Democratic House Leader Nancy Pelosi is now insisting the omnibus roll back a law banning the Centers for Disease Control and Prevention from researching gun violence.

All the while, a major question mark remains on whether Ryan will push for legislation in the omnibus that makes it harder for Syrian refugees to be resettled in the U.S. The bill passed out of the House with broad bipartisan support, but Senate Democrats and the White House have balked at the proposal.

Ryan knew the problems would be brimming so he planned ahead.

Shortly after being elected speaker, Ryan introduced an additional conference meeting into the GOP schedule aimed at giving members a chance to voice their wishes and concerns regarding the omnibus negotiations. He also asked Rogers to host half a dozen committee listening sessions. Those meetings were also designed to clearly distinguish between what was and was not legislatively possible. Defunding Planned Parenthood? No way. Making reforms to Dodd-Frank? Maybe.

House Freedom Caucus member Rep. Tim Huelskamp (R-KS) told Politico, “Boehner would over promise and under deliver,” but Ryan’s strategy has been to be blunt and under promise with members.

Especially with the omnibus, Ryan has painted it as one last relic from the Boehner reign that they must contend with before the conference marches on with a clean slate and new leadership, members have said.

“This is something I more or less inherited from the last regime,” Ryan told reporters last week.

Democrats–in many ways– have given Ryan more negotiating room than they have in years, which is an indication that progress is being made and negotiations are serious. In the past, shutdown whispers began early and were echoed until proven otherwise. This time around –even as Ryan passed the first deadline–leaders have maintained the omnibus will be finished before the holidays.

Rep. Tom Cole (R-OK), says the process has been moving forward, but is slow because “we have a different speaker and there is a little bit of getting to know each other’s negotiating style.”

“Each side is putting down its own markers,” Cole says. “We are not going to let them jam us, and I am sure they are saying the same thing.”

Only time will tell if Ryan’s inclusivity breeds goodwill or dysfunction, however.
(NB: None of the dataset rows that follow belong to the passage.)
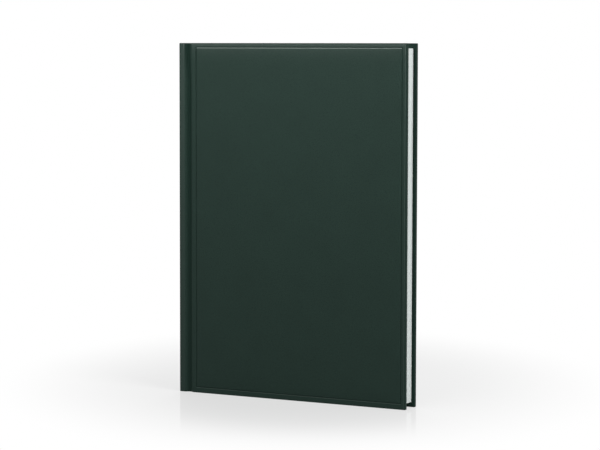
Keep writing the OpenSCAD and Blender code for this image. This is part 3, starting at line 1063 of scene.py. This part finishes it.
def seen_directly(tree):
    """1 for what the camera sees, also in a mirror or through glass, and 0 for what only lights."""
    rays = tree.nodes.new("ShaderNodeLightPath").outputs
    indirect = math_node(tree, "MAXIMUM", rays["Is Glossy Ray"], rays["Is Transmission Ray"])
    return math_node(tree, "MAXIMUM", rays["Is Camera Ray"], indirect)


def floor_material():
    """A pale matt floor with a faint sheen. What the camera and mirrors see of it fades to plain
    white away from the object, and from below it is clear."""
    material, tree = empty_material("pale_floor")
    white = node_of(tree, "ShaderNodeEmission", {"Color": WHITE, "Strength": 1.0})
    matt = node_of(tree, "ShaderNodeBsdfDiffuse", {"Color": (0.62, 0.62, 0.62, 1)})
    sheen = node_of(tree, "ShaderNodeBsdfGlossy", {"Color": WHITE, "Roughness": 0.07})
    clear = tree.nodes.new("ShaderNodeBsdfTransparent")
    inputs = {"Vector": object_vector(tree), "Location": (-0.03, 0.073, 0.0),
              "Rotation": (0.0, 0.0, 0.5), "Scale": (0.135, 0.19, 1.0)}
    oval = node_of(tree, "ShaderNodeMapping", inputs, vector_type="TEXTURE").outputs[0]
    away = node_of(tree, "ShaderNodeVectorMath", {0: oval}, operation="LENGTH").outputs["Value"]
    lift = product(tree, faded(tree, away, 0.55, 1.5, 0.665, 1.0), seen_directly(tree))
    gloss = faded(tree, away, 0.8, 1.25, 0.1, 0.0)
    surface = mixed_shader(tree, gloss, mixed_shader(tree, lift, matt, white), sheen)
    below = tree.nodes.new("ShaderNodeNewGeometry").outputs["Backfacing"]
    sided = mixed_shader(tree, below, surface, clear)
    node_of(tree, "ShaderNodeOutputMaterial", {"Surface": sided.outputs[0]})
    return material


def make_floor(half_size):
    """A square floor in the plane z = 0, on which the object stands."""
    corners = np.array([[-1, -1, 0], [1, -1, 0], [1, 1, 0], [-1, 1, 0]]) * half_size
    mesh = bpy.data.meshes.new("floor")
    mesh.from_pydata(corners.tolist(), [], [(0, 1, 2, 3)])
    mesh.materials.append(floor_material())
    floor = bpy.data.objects.new("floor", mesh)
    bpy.context.scene.collection.objects.link(floor)


def make_lamp(name, place, aim, size, power, spread=180):
    """A softbox at a place, turned towards a point. A grid on it narrows its spread, in degrees."""
    data = bpy.data.lights.new(name, "AREA")
    data.shape = "RECTANGLE"
    data.size, data.size_y = size
    data.energy = power
    data.spread = math.radians(spread)
    lamp = bpy.data.objects.new(name, data)
    lamp.location = place
    lamp.rotation_mode = "QUATERNION"
    lamp.rotation_quaternion = (Vector(aim) - Vector(place)).to_track_quat("-Z", "Y")
    lamp.visible_camera = False
    bpy.context.scene.collection.objects.link(lamp)


def make_world(strength):
    """White surroundings at a plain strength, which the camera and mirrors see as pure white."""
    world = bpy.data.worlds.new("surroundings")
    world.use_nodes = True
    tree = world.node_tree
    tree.nodes.clear()
    light = node_of(tree, "ShaderNodeBackground", {"Color": WHITE, "Strength": strength})
    white = node_of(tree, "ShaderNodeBackground", {"Color": WHITE, "Strength": 1.0})
    mix = mixed_shader(tree, seen_directly(tree), light, white)
    node_of(tree, "ShaderNodeOutputWorld", {"Surface": mix.outputs[0]})
    bpy.context.scene.world = world


def make_camera(stage):
    """The camera at the photograph's viewing angle. Azimuth 0 looks along +Y."""
    a, e = stage.azimuth, stage.elevation
    back = Vector((math.sin(a) * math.cos(e), -math.cos(a) * math.cos(e), math.sin(e)))
    data = bpy.data.cameras.new("camera")
    data.sensor_width = 36
    data.lens = stage.lens
    data.clip_start, data.clip_end = 0.05, 50
    camera = bpy.data.objects.new("camera", data)
    turn = back.to_track_quat("Z", "Y").to_matrix() @ Matrix.Rotation(stage.roll, 3, "Z")
    camera.matrix_world = Matrix.Translation(Vector(stage.target) + back * stage.distance) @ turn.to_4x4()
    bpy.context.scene.collection.objects.link(camera)
    bpy.context.scene.camera = camera


class PLANNER_OT_covers(Operator):
    """Makes the leatherette of both covers"""

    bl_idname = "planner.covers"
    bl_label = "Cover leatherette"

    def execute(self, context):
        case, colours = context.scene.planner_case, context.scene.planner_colours
        material = material_of(grained_leatherette, colours)
        for side, back in SIDES:
            piece = cover_leatherette(case, f"{side}_leatherette", material, back)
            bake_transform(piece)
            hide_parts(f"{side}_cover_wrap")
        return {"FINISHED"}


class PLANNER_OT_foam(Operator):
    """Makes the foam pads under the covers' leatherette"""

    bl_idname = "planner.foam"
    bl_label = "Foam pads"

    def execute(self, context):
        case, colours = context.scene.planner_case, context.scene.planner_colours
        material = material_of(open_foam, colours)
        for side, back in SIDES:
            piece = foam_pad(case, f"{side}_foam", material, back)
            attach(piece, f"{side}_cover")
            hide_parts(f"{side}_padding")
        return {"FINISHED"}


class PLANNER_OT_spine(Operator):
    """Makes the leatherette round the spine"""

    bl_idname = "planner.spine"
    bl_label = "Spine leatherette"

    def execute(self, context):
        case, colours = context.scene.planner_case, context.scene.planner_colours
        material = material_of(grained_leatherette, colours)
        piece = spine_leatherette(case, "spine_leatherette", material)
        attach(piece, PAGES_BODY)
        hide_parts("spine_wrap")
        return {"FINISHED"}


class PLANNER_OT_endpapers(Operator):
    """Makes the glued and the free leaf of both endpapers"""

    bl_idname = "planner.endpapers"
    bl_label = "Endpapers"

    def execute(self, context):
        scene = context.scene
        case, paper = scene.planner_case, scene.planner_paper
        material = material_of(plain_endpaper, scene.planner_colours)
        for side, back in SIDES:
            glued = pastedown_sheet(case, paper, f"{side}_pastedown_sheet", material, back)
            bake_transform(glued)
            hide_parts(f"{side}_pastedown")
            free = flyleaf_sheet(f"{side}_flyleaf_sheet", material, back)
            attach(free, PAGES_BODY)
            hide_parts(f"{side}_flyleaf")
        return {"FINISHED"}


class PLANNER_OT_pages(Operator):
    """Makes the stack of pages"""

    bl_idname = "planner.pages"
    bl_label = "Pages"

    def execute(self, context):
        paper, colours = context.scene.planner_paper, context.scene.planner_colours
        material = material_of(page_edges, colours)
        piece = page_stack(paper, "page_stack", material)
        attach(piece, PAGES_BODY)
        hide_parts("page_block")
        return {"FINISHED"}


class PLANNER_OT_headbands(Operator):
    """Makes the headband and the tailband"""

    bl_idname = "planner.headbands"
    bl_label = "Headbands"

    def execute(self, context):
        paper, colours = context.scene.planner_paper, context.scene.planner_colours
        material = material_of(headband_thread, colours)
        for node in ("headband", "tailband"):
            for piece in headband_piece(paper, f"{node}_woven", material, node == "tailband"):
                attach(piece, PAGES_BODY)
                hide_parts(node)
        return {"FINISHED"}


class PLANNER_OT_gauze(Operator):
    """Makes the hinge cloth on both boards"""

    bl_idname = "planner.gauze"
    bl_label = "Hinge cloth"

    def execute(self, context):
        case, colours = context.scene.planner_case, context.scene.planner_colours
        material = material_of(cotton_gauze, colours)
        for side, back in SIDES:
            piece = gauze_sheet(case, f"{side}_gauze", material, back)
            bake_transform(piece)
            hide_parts(f"{side}_hinge_cloth")
        return {"FINISHED"}


class PLANNER_OT_inner_pieces(Operator):
    """Gives the boards and the cloth on the pages' back their materials"""

    bl_idname = "planner.inner_pieces"
    bl_label = "Boards and spine cloth"

    def execute(self, context):
        colours = context.scene.planner_colours
        finishes = {
            "board": material_of(greyboard, colours),
            "cloth": material_of(cotton_gauze, colours),
        }
        for name, node in frame["nodes"].items():
            material = finishes.get(name.rsplit("_", 1)[-1])
            if material and not node.hide_render:
                node.data.materials.clear()
                node.data.materials.append(material)
        return {"FINISHED"}


class PLANNER_OT_stage(Operator):
    """Makes the floor, the lamps, the surroundings and the camera"""

    bl_idname = "planner.stage"
    bl_label = "Stage"

    def execute(self, context):
        stage = context.scene.planner_stage
        context.scene.view_settings.view_transform = "Standard"
        make_camera(stage)
        make_world(stage.ambient)
        make_floor(FLOOR_HALF_SIZE)
        centre = (0, 0, COVER_H * 0.55)
        head = (0, 0, COVER_H)
        make_lamp("rear", (-0.5, 0.95, 0.8), centre, (0.7, 0.5), stage.rear_power)
        make_lamp("head", (-0.03, -0.3, 0.32), head, (0.4, 0.05), stage.head_power, 64)
        make_lamp("left", (-0.95, -0.5, 0.5), centre, (0.6, 0.8), stage.left_power)
        make_lamp("right", (0.85, -0.3, 0.85), (0, 0, 0.15), (0.5, 0.5), stage.right_power)
        return {"FINISHED"}


class PLANNER_PT_sidebar(Panel):
    """Lists the planner's sizes, colours and steps"""

    bl_idname = "PLANNER_PT_sidebar"
    bl_label = "Planner"
    bl_space_type = "VIEW_3D"
    bl_region_type = "UI"
    bl_category = "Planner"

    def draw(self, context):
        for operator in OPERATORS:
            self.layout.operator(operator.bl_idname)
        for group in GROUPS:
            settings = getattr(context.scene, group)
            box = self.layout.box()
            for name in settings.bl_rna.properties.keys():
                if name not in ("name", "rna_type"):
                    box.prop(settings, name)


GROUPS = {
    "planner_case": PlannerCase,
    "planner_paper": PlannerPaper,
    "planner_colours": PlannerColours,
    "planner_stage": PlannerStage,
}
OPERATORS = (
    PLANNER_OT_covers,
    PLANNER_OT_foam,
    PLANNER_OT_spine,
    PLANNER_OT_endpapers,
    PLANNER_OT_pages,
    PLANNER_OT_headbands,
    PLANNER_OT_gauze,
    PLANNER_OT_inner_pieces,
    PLANNER_OT_stage,
)


def register():
    for kind in (*GROUPS.values(), *OPERATORS, PLANNER_PT_sidebar):
        bpy.utils.register_class(kind)
    for name, kind in GROUPS.items():
        setattr(bpy.types.Scene, name, PointerProperty(type=kind))


def unregister():
    for name in GROUPS:
        delattr(bpy.types.Scene, name)
    for kind in reversed((*GROUPS.values(), *OPERATORS, PLANNER_PT_sidebar)):
        bpy.utils.unregister_class(kind)


def main():
    """Makes the planner piece by piece."""
    register()
    bpy.ops.planner.covers()
    bpy.ops.planner.foam()
    bpy.ops.planner.spine()
    bpy.ops.planner.endpapers()
    bpy.ops.planner.pages()
    bpy.ops.planner.headbands()
    bpy.ops.planner.gauze()
    bpy.ops.planner.inner_pieces()
    bpy.ops.planner.stage()


if __name__ == "__main__":
    main()
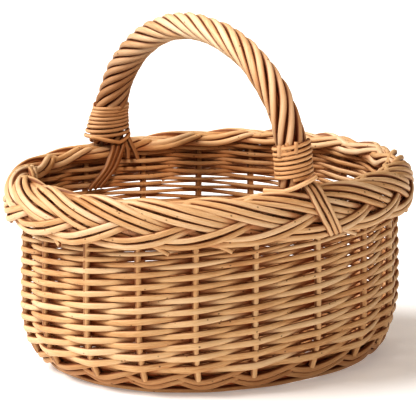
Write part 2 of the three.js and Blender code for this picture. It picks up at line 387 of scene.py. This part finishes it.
def knot_specks(tree, uv, strength):
    """Knots: sparse dark specks with a soft halo."""
    inputs = {"Vector": stretched(tree, uv, (11.0, 2.6, 1.0)), "Scale": 1.0}
    cells = node(tree, "ShaderNodeTexVoronoi", inputs)
    place = {"Vector": cells.outputs["Position"]}
    chance = node(tree, "ShaderNodeTexWhiteNoise", place, noise_dimensions="3D").outputs["Value"]
    seldom = math_node(tree, "GREATER_THAN", chance, 0.35)
    speck = ranged(tree, cells.outputs["Distance"], 0.06, 0.15, 1.0, 0.0)
    speck = math_node(tree, "MULTIPLY", speck, seldom)
    return math_node(tree, "MULTIPLY", speck, 0.75 * strength)


def side_crease_shade(tree, around, strength):
    """Painted shade in the creases: the two sides of the rod that face its neighbours, half a turn apart, are
    darkened.
    """
    part = math_node(tree, "MULTIPLY", around, 4 * math.pi)
    side = math_node(tree, "COSINE", part)
    return ranged(tree, side, 0.15, 1.0, 0.0, strength, interpolation_type="SMOOTHSTEP")


def willow(name, dark, mid, light, roughness=0.48, knots=1.0, crease_shade=0.8, shade=RED_SHADE):
    """Peeled, steamed willow, with painted shade in the creases between rods and where a rod lies deep among
    others.
    """
    material = bpy.data.materials.new(name)
    material.use_nodes = True
    tree = material.node_tree
    shader = tree.nodes["Principled BSDF"]
    uv = node(tree, "ShaderNodeUVMap", uv_map="UVMap").outputs["UV"]
    around = node(tree, "ShaderNodeSeparateXYZ", {"Vector": uv}).outputs["Y"]
    shade_uv = node(tree, "ShaderNodeUVMap", uv_map="Shade").outputs["UV"]
    depth = node(tree, "ShaderNodeSeparateXYZ", {"Vector": shade_uv}).outputs["X"]

    streak = streaks(tree, uv)
    speck = knot_specks(tree, uv, knots)
    colour = rod_colour(tree, uv, around, streak, dark, mid, light)
    colour = mixed(tree, speck, colour, KNOT_COLOUR)
    # Painted shade in the creases between rods.
    colour = mixed(tree, side_crease_shade(tree, around, crease_shade), colour, CREASE_SHADE_COLOUR, blend_type="MULTIPLY")
    # Painted shade from the Shade layer, where a rod lies deep among others or out of the light.
    colour = mixed(tree, depth, colour, (*shade, 1), blend_type="MULTIPLY")
    tree.links.new(colour, shader.inputs["Base Color"])

    shine = ranged(tree, streak, 0.3, 0.7, roughness - 0.08, roughness + 0.12)
    tree.links.new(shine, shader.inputs["Roughness"])
    height = math_node(tree, "ADD", streak, speck)
    bump = node(tree, "ShaderNodeBump", {"Height": height, "Strength": 0.28, "Distance": 0.0006})
    tree.links.new(bump.outputs["Normal"], shader.inputs["Normal"])
    shader.inputs["Specular IOR Level"].default_value = 0.3
    return material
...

Boehner was often talking with his members and taking their thoughts under advisement right up until push came to shove and there was a deadline.

We have yet to see what Ryan does when faced with a glaring deadline situation.

When Ryan announced last week the House and Senate would pass a short-term funding bill as it skated by the original Dec. 11 deadline, Ryan dismissed the deadline as “arbitrary.”

“We want to get it right. We don’t want to rush legislation,” Ryan said.

But long negotiations have a tendency to give way to public opposition and this week will be the first time we see if Ryan can maintain his balancing act between being the inclusive speaker and the speaker who can deliver.